Thursday, February 17, 2005

An Insight Into Social Security Theft

Well another aspect of the Bush Social Security plan (which he still has yet to unvail despite his constant promotion) is that the so-called voluntary ability of people to participate in the "private accounts" really is not very voluntary under any reasonable economic analysis. If you look closer into the incentives the "plan" creates, there is really no way that a mixed private accounts-current Social Security system could ever exist except in a transitory phase. What would happen if people are allowed to invest part of their Social Security taxes in private accounts over the long term is that the system would either stay the way it is or move totally towards "private accounts". If the plan would exist, it would require that the government cut benefits as time passes. the people who invested in "private accounts" would see no effect of this (that is, unless the stock market tanked) and neither would payers to the system.
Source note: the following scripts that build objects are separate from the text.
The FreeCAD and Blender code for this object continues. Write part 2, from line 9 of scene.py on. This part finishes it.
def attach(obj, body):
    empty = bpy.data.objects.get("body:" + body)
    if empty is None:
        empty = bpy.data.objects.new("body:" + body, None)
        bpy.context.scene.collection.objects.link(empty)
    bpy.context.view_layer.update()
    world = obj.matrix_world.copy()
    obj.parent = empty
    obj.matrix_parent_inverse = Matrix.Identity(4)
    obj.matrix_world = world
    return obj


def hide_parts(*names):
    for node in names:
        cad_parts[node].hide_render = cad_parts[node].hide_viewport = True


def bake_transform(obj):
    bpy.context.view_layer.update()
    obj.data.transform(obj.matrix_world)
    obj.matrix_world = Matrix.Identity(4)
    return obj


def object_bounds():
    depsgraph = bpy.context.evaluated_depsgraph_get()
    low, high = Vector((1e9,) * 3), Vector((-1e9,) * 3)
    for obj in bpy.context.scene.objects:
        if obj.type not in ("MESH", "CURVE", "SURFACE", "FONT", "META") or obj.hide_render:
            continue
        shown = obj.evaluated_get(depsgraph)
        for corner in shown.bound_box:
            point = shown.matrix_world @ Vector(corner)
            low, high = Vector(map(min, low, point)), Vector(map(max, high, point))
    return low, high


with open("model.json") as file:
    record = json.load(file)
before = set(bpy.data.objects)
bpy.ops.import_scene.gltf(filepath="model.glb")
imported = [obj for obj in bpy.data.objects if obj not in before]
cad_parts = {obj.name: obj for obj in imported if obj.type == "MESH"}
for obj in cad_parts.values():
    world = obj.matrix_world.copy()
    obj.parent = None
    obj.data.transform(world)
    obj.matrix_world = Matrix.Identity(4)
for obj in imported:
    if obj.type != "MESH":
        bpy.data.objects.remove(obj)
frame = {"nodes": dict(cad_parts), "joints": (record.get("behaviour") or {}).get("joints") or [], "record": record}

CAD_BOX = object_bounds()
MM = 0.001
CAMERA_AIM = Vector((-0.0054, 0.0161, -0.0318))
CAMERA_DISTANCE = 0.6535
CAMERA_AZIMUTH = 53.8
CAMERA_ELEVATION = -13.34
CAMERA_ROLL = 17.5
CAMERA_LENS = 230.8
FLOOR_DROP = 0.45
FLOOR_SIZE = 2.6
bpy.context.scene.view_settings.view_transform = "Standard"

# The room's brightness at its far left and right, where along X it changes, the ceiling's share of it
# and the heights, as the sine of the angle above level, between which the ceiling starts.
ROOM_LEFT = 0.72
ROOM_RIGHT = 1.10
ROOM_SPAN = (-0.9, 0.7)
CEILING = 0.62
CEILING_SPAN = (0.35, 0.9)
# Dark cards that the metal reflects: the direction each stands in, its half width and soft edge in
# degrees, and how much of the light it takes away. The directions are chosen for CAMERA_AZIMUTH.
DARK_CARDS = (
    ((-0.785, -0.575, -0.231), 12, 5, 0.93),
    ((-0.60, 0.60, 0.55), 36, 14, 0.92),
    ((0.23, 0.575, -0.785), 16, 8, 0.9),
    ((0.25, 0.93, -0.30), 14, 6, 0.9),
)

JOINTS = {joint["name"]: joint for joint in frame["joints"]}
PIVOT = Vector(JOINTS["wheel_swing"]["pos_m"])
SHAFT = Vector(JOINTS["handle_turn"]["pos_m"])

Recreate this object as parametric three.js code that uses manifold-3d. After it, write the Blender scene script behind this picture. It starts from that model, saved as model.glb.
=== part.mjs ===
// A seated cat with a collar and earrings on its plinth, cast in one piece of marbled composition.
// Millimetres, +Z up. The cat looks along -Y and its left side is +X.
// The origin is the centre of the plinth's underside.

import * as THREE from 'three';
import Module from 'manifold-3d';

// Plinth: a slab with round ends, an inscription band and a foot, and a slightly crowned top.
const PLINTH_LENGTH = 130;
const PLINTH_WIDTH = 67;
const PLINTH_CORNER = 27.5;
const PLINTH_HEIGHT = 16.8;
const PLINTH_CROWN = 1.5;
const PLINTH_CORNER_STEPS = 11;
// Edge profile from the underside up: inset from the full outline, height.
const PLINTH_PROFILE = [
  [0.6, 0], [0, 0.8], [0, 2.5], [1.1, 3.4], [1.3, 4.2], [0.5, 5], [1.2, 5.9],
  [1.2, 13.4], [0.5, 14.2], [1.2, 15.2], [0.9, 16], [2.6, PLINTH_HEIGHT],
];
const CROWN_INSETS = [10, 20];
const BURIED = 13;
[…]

However, if people are looking to what happens to current retirees as the benefits are cut (or looking ahead before this happens), they would come to the completely reasonable observation that once they retire, there will be no funds to pay for their benefits. Upon seeing this, they would decide that, despite the downside risks of investing in the stock market, it makes more sense (in terms of expected benefits) to switch over to the "private accounts" system rather than remain in the convential Social Security. As more and more people realize this, there would be fewer and fewer people in the convential system, which would increase the costs associated with paying benefits to the current retirees. This would lead to a situation in which it made it more and more likely that people would not receive much, if any, benefits upon their retirement from the Social Security they are paying and make it more llikely that they would move into the "private accounts" system. In the long run, there would be no one in the conventional system. The only other option would be that some people move to the "private accounts" system, see the returns on their accounts not meet their expectations and return to the conventional system. Over time, this would lead to the phase out of "private accounts" and a return to the conventional Social Security system. In the long term, these are really the only alternatives. The promise under the Bush Adminstration's plan of a mixed system are a pipe dream.